The vector space in question is the set of all finite-variance random variables (on any given probability space $(\Omega,\mathbb P)$) modulo the subspace of almost surely constant variables, denoted $\mathcal{L}^2(\Omega,\mathbb P)/\mathbb R.$ (That is, we consider two random variables $X$ and $Y$ to be the same vector when there is zero chance that $X-Y$ differs from its expectation.) We are dealing only with the finite-dimensional vector space $V$ generated by the $X_i,$ which is what makes this an algebraic problem rather than an analytic one.

What we need to know about variances

$V$ is more than just a vector space: it is a quadratic module, because it comes equipped with the variance. All we need to know about variances are two things:

  1. The variance is a scalar-valued function $Q$ with the property that $Q(aX)=a^2Q(X)$ for all vectors $X.$

  2. The variance is nondegenerate.

The second needs some explanation. $Q$ determines a "dot product," which is a symmetric bilinear form given by

$$X\cdot Y = \frac{1}{4}\left(Q(X+Y) - Q(X-Y)\right).$$

(This is of course nothing other than the covariance of the variables $X$ and $Y.$) Vectors $X$ and $Y$ are orthogonal when their dot product is $0.$ The orthogonal complement of any set of vectors $\mathcal A \subset V$ consists of all vectors orthogonal to every element of $\mathcal A,$ written

$$\mathcal{A}^0 = \{v\in V\mid a . v = 0\text{ for all }v \in V\}.$$

It is clearly a vector space. When $V^0 = \{0\}$, $Q$ is nondegenerate.

Allow me to prove that the variance is indeed nondegenerate, even though it might seem obvious. Suppose $X$ is a nonzero element of $V^0.$ This means $X\cdot Y = 0$ for all $Y\in V;$ equivalently,

$$Q(X+Y) = Q(X-Y)$$

for all vectors $Y.$ Taking $Y=X$ gives

$$4 Q(X) = Q(2X) = Q(X+X) = Q(X-X) = Q(0) = 0$$

and thus $Q(X)=0.$ However, we know (using Chebyshev's Inequality, perhaps) that the only random variables with zero variance are almost surely constant, which identifies them with the zero vector in $V,$ QED.

Interpreting the questions

Returning to the questions, in the preceding notation the covariance matrix of the random variables is just a regular array of all their dot products,

$$T = (X_i\cdot X_j).$$

There is a good way to think about $T$: it defines a linear transformation on $\mathbb{R}^n$ in the usual way, by sending any vector $x=(x_1, \ldots, x_n)\in\mathbb{R}^n$ into the vector $T(x)=y=(y_1, \ldots, x_n)$ whose $i^\text{th}$ component is given by the matrix multiplication rule

$$y_i = \sum_{j=1}^n (X_i\cdot X_j)x_j.$$

The kernel of this linear transformation is the subspace it sends to zero:

$$\operatorname{Ker}(T) = \{x\in \mathbb{R}^n\mid T(x)=0\}.$$

The foregoing equation implies that when $x\in \operatorname{Ker}(T),$ for every $i$

$$0 = y_i = \sum_{j=1}^n (X_i\cdot X_j)x_j = X_i \cdot \left(\sum_j x_j X_j\right).$$

Since this is true for every $i,$ it holds for all vectors spanned by the $X_i$: namely, $V$ itself.
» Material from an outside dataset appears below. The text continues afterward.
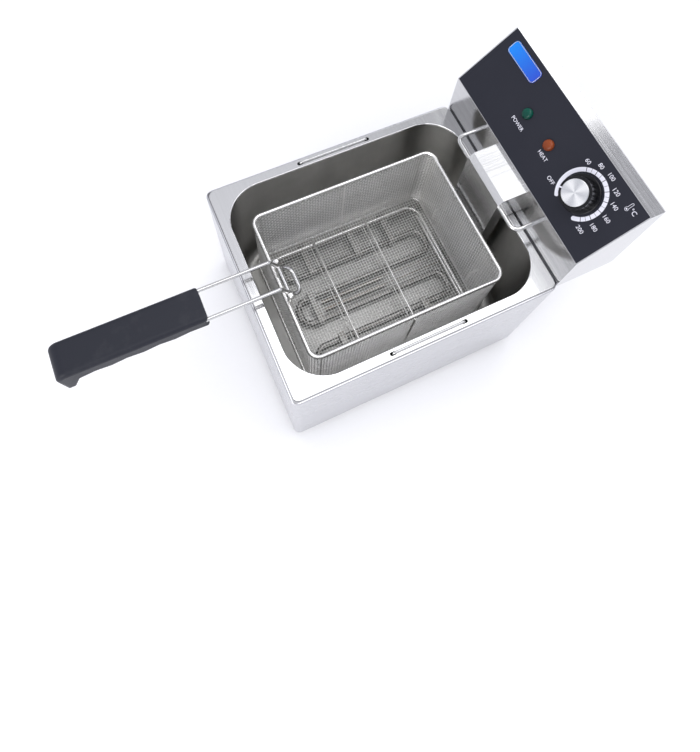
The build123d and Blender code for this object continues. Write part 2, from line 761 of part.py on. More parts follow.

Consequently, when $x\in\operatorname{Ker}(T),$ the vector given by $\sum_j x_j X_j$ lies in $V^0.$ Because the variance is nondegenerate, this means $\sum_j x_j X_j = 0.$ That is, $x$ describes a linear dependency among the $n$ original random variables.

You can readily check that this chain of reasoning is reversible:

Linear dependencies among the $X_j$ as vectors are in one-to-one correspondence with elements of the kernel of $T.$

(Remember, this statement still considers the $X_j$ as defined up to a constant shift in location--that is, as elements of $\mathcal{L}^2(\Omega,\mathbb P)/\mathbb R$--rather than as just random variables.)

Finally, by definition, an eigenvalue of $T$ is any scalar $\lambda$ for which there exists a nonzero vector $x$ with $T(x) = \lambda x.$ When $\lambda=0$ is an eigenvalue, the space of associated eigenvectors is (obviously) the kernel of $T.$


Summary

We have arrived at the answer to the questions: the set of linear dependencies of the random variables, qua elements of $\mathcal{L}^2(\Omega,\mathbb P)/\mathbb R,$ corresponds one-to-one with the kernel of their covariance matrix $T.$ This is so because the variance is a nondegenerate quadratic form. The kernel also is the eigenspace associated with the zero eigenvalue (or just the zero subspace when there is no zero eigenvalue).


Reference

I have largely adopted the notation and some of the language of Chapter IV in

Jean-Pierre Serre, A Course In Arithmetic. Springer-Verlag 1973.